Stored entries

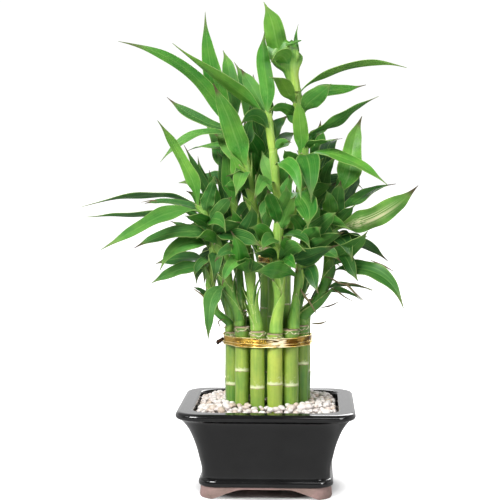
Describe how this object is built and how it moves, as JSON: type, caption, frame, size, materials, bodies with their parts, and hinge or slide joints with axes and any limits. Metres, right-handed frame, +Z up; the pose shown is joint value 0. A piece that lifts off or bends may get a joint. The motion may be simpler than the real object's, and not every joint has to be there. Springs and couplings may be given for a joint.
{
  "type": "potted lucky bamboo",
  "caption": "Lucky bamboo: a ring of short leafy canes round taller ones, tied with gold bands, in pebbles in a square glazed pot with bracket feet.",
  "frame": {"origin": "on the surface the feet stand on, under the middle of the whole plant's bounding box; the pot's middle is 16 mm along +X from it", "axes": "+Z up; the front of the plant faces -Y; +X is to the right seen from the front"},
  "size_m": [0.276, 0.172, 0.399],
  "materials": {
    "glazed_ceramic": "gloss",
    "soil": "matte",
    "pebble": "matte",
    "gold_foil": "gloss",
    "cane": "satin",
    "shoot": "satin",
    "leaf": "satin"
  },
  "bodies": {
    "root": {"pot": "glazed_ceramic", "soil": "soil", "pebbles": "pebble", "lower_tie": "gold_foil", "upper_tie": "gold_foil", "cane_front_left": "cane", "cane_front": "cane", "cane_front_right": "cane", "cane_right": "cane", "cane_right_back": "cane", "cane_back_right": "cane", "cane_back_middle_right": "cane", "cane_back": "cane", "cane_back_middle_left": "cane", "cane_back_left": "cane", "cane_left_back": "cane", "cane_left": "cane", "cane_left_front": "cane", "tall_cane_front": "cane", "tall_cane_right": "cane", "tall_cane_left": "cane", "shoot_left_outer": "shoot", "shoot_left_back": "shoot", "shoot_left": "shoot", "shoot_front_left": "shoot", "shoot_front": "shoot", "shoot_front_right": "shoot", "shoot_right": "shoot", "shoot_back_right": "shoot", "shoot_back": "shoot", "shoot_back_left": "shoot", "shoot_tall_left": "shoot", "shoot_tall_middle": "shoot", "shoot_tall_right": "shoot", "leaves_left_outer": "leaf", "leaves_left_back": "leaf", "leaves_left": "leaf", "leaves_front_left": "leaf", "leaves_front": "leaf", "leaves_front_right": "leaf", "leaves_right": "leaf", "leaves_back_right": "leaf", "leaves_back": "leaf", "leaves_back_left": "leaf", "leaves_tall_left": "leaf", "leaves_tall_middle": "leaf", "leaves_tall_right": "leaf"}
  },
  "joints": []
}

...

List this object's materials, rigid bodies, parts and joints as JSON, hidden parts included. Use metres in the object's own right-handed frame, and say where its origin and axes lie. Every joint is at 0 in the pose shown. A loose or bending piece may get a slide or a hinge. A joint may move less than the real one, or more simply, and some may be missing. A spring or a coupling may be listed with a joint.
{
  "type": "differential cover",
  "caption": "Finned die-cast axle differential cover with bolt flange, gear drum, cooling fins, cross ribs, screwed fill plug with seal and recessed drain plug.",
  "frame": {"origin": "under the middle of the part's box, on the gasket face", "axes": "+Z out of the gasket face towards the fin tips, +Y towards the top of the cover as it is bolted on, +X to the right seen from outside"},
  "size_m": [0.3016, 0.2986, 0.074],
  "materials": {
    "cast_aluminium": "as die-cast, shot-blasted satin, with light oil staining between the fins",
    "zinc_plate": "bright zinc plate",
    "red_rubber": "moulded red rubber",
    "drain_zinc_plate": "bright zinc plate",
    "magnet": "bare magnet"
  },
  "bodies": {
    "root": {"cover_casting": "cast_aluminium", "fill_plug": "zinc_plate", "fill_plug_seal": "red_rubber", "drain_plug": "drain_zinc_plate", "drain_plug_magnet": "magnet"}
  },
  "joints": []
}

==

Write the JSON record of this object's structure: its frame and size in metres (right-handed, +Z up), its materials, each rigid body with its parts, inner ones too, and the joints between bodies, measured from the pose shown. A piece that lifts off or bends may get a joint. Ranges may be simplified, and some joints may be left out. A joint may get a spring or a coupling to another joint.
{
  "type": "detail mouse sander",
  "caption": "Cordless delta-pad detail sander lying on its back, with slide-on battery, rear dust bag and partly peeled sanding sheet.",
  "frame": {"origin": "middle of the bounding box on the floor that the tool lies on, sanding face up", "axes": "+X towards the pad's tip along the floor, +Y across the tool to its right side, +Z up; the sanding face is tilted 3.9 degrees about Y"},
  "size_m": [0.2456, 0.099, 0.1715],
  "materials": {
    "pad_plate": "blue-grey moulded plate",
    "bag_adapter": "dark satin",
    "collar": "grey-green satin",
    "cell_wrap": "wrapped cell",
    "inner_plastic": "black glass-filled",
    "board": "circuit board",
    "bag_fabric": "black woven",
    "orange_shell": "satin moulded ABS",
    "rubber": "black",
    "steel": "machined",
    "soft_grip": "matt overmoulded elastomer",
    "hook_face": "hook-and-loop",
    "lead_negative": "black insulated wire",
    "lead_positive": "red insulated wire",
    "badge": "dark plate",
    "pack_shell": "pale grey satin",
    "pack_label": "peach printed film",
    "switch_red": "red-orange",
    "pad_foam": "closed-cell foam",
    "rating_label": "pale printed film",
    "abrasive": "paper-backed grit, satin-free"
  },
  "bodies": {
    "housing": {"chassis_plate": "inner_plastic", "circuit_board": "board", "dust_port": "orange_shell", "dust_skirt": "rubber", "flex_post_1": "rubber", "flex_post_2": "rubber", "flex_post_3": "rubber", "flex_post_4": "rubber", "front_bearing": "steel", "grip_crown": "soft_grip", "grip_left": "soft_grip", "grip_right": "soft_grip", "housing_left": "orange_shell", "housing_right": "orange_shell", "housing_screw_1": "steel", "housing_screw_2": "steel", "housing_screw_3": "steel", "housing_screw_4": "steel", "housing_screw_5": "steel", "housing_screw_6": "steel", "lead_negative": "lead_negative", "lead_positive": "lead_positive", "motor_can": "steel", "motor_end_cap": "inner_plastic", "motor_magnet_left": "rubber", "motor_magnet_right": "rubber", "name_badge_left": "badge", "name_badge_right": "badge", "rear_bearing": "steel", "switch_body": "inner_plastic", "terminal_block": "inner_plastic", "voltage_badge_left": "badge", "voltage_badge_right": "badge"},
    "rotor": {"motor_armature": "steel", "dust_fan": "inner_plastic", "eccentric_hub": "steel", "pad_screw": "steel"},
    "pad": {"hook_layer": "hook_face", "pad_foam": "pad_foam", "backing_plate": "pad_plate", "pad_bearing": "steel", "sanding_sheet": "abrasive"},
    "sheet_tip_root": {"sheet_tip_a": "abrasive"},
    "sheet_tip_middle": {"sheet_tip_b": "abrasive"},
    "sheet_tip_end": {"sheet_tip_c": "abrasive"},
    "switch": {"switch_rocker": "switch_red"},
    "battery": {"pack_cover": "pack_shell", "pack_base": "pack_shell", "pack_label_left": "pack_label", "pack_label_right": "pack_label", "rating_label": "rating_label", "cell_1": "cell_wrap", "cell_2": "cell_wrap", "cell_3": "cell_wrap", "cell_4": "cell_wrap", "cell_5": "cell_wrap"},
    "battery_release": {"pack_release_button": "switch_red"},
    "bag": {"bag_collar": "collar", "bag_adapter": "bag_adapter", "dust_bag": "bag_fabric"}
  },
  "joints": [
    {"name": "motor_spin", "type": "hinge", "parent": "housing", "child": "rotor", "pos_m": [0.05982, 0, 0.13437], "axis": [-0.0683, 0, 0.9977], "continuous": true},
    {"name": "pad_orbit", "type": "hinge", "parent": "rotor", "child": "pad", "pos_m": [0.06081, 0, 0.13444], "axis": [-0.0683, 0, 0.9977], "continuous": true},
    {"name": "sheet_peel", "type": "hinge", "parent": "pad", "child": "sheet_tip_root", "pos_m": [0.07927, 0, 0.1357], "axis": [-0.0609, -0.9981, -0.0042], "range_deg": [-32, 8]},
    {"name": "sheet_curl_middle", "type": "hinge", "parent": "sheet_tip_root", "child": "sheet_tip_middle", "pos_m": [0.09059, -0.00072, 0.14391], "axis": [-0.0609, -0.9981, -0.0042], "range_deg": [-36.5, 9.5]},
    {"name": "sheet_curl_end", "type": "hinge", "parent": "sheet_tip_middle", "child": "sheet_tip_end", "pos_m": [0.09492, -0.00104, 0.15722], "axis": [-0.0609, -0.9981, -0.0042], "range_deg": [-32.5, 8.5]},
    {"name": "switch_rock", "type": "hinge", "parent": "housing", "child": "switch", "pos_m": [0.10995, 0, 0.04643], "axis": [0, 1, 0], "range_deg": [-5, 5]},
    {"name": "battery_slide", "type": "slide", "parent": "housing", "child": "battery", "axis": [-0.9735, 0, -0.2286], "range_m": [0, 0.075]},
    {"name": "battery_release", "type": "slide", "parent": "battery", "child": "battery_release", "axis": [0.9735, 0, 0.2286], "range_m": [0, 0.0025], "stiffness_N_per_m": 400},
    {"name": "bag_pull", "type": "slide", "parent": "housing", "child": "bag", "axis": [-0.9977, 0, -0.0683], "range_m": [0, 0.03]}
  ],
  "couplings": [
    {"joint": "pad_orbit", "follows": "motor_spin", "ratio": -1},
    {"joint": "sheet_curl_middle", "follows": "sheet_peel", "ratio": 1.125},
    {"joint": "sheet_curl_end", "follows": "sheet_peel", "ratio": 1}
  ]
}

▸ Task statement
Which lines contain "lifts"? Show each of them.

▸ Solution to the problem
Describe how this object is built and how it moves, as JSON: type, caption, frame, size, materials, bodies with their parts, and hinge or slide joints with axes and any limits. Metres, right-handed frame, +Z up; the pose shown is joint value 0. A piece that lifts off or bends may get a joint. The motion may be simpler than the real object's, and not every joint has to be there. Springs and couplings may be given for a joint.
Write the JSON record of this object's structure: its frame and size in metres (right-handed, +Z up), its materials, each rigid body with its parts, inner ones too, and the joints between bodies, measured from the pose shown. A piece that lifts off or bends may get a joint. Ranges may be simplified, and some joints may be left out. A joint may get a spring or a coupling to another joint.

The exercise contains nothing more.